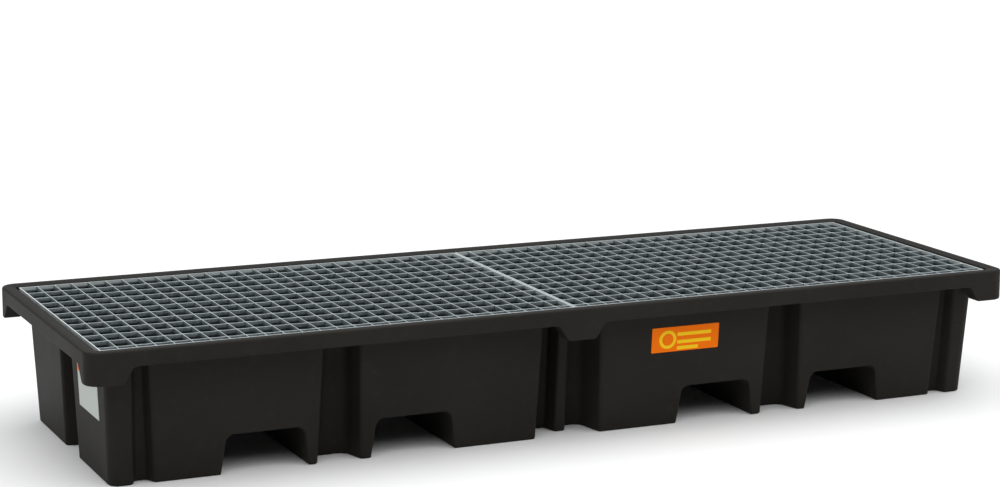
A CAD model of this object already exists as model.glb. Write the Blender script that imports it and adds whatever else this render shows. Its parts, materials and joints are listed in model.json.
import json
import random
from math import cos, pi, radians, sin

import bmesh
import bpy
from mathutils import Matrix, Vector


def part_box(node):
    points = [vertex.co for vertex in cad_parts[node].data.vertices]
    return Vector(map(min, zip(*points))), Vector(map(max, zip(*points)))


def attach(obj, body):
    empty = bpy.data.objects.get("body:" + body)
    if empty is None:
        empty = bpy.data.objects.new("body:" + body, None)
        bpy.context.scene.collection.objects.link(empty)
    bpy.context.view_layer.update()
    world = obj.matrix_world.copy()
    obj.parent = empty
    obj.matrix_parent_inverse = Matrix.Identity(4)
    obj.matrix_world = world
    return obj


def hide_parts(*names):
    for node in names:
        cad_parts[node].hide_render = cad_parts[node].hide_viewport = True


# Spill containment pallet: black moulded sump tub with two lift-off galvanised gratings.
# Metres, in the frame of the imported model: +X along the length, -Y the labelled front, +Z up.

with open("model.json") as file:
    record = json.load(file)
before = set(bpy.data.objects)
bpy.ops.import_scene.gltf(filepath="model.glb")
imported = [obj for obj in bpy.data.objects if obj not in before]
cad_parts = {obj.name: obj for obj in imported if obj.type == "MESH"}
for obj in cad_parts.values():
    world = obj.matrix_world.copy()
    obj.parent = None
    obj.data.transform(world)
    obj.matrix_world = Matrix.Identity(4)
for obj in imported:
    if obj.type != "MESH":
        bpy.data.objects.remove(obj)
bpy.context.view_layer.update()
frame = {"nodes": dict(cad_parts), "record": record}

# ---- shape of the gratings ----
BAR_EDGE = 0.0004             # chamfer along the edges of a cross bar
BAR_DIP = 0.0007              # how far a cross bar dips between two bearing bars
BAR_SWAY = 0.0005             # how far it sways sideways there
BAR_STEPS = 8                 # rings in a cross bar from one bearing bar to the next
ZINC_POINTS = 16              # points round a zinc fillet
ZINC_CORE = 0.0021            # its radius between the bars
ZINC_ARM = 0.0016             # and how much further it runs along them
ZINC_RINGS = ((0.0002, 0.80), (0.0009, 1.00), (0.0040, 0.78), (0.0090, 0.60))  # depth, share of the radius
ZINC_AT_BANDS = 0.7           # size of the fillets where bars meet the edge bands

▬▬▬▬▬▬

Extract all of the data above without altering anything.

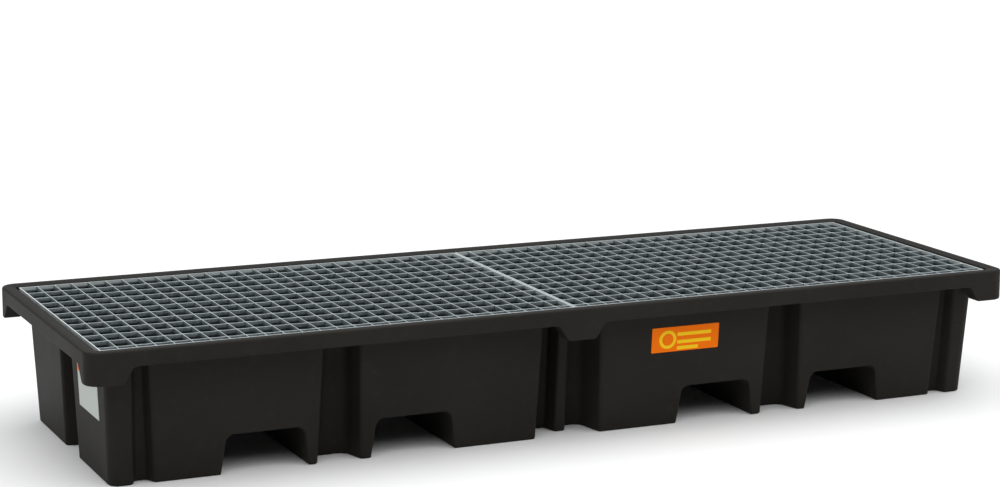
A CAD model of this object already exists as model.glb. Write the Blender script that imports it and adds whatever else this render shows. Its parts, materials and joints are listed in model.json.
import json
import random
from math import cos, pi, radians, sin

import bmesh
import bpy
from mathutils import Matrix, Vector


def part_box(node):
    points = [vertex.co for vertex in cad_parts[node].data.vertices]
    return Vector(map(min, zip(*points))), Vector(map(max, zip(*points)))


def attach(obj, body):
    empty = bpy.data.objects.get("body:" + body)
    if empty is None:
        empty = bpy.data.objects.new("body:" + body, None)
        bpy.context.scene.collection.objects.link(empty)
    bpy.context.view_layer.update()
    world = obj.matrix_world.copy()
    obj.parent = empty
    obj.matrix_parent_inverse = Matrix.Identity(4)
    obj.matrix_world = world
    return obj


def hide_parts(*names):
    for node in names:
        cad_parts[node].hide_render = cad_parts[node].hide_viewport = True


# Spill containment pallet: black moulded sump tub with two lift-off galvanised gratings.
# Metres, in the frame of the imported model: +X along the length, -Y the labelled front, +Z up.

with open("model.json") as file:
    record = json.load(file)
before = set(bpy.data.objects)
bpy.ops.import_scene.gltf(filepath="model.glb")
imported = [obj for obj in bpy.data.objects if obj not in before]
cad_parts = {obj.name: obj for obj in imported if obj.type == "MESH"}
for obj in cad_parts.values():
    world = obj.matrix_world.copy()
    obj.parent = None
    obj.data.transform(world)
    obj.matrix_world = Matrix.Identity(4)
for obj in imported:
    if obj.type != "MESH":
        bpy.data.objects.remove(obj)
bpy.context.view_layer.update()
frame = {"nodes": dict(cad_parts), "record": record}

# ---- shape of the gratings ----
BAR_EDGE = 0.0004             # chamfer along the edges of a cross bar
BAR_DIP = 0.0007              # how far a cross bar dips between two bearing bars
BAR_SWAY = 0.0005             # how far it sways sideways there
BAR_STEPS = 8                 # rings in a cross bar from one bearing bar to the next
ZINC_POINTS = 16              # points round a zinc fillet
ZINC_CORE = 0.0021            # its radius between the bars
ZINC_ARM = 0.0016             # and how much further it runs along them
ZINC_RINGS = ((0.0002, 0.80), (0.0009, 1.00), (0.0040, 0.78), (0.0090, 0.60))  # depth, share of the radius
ZINC_AT_BANDS = 0.7           # size of the fillets where bars meet the edge bands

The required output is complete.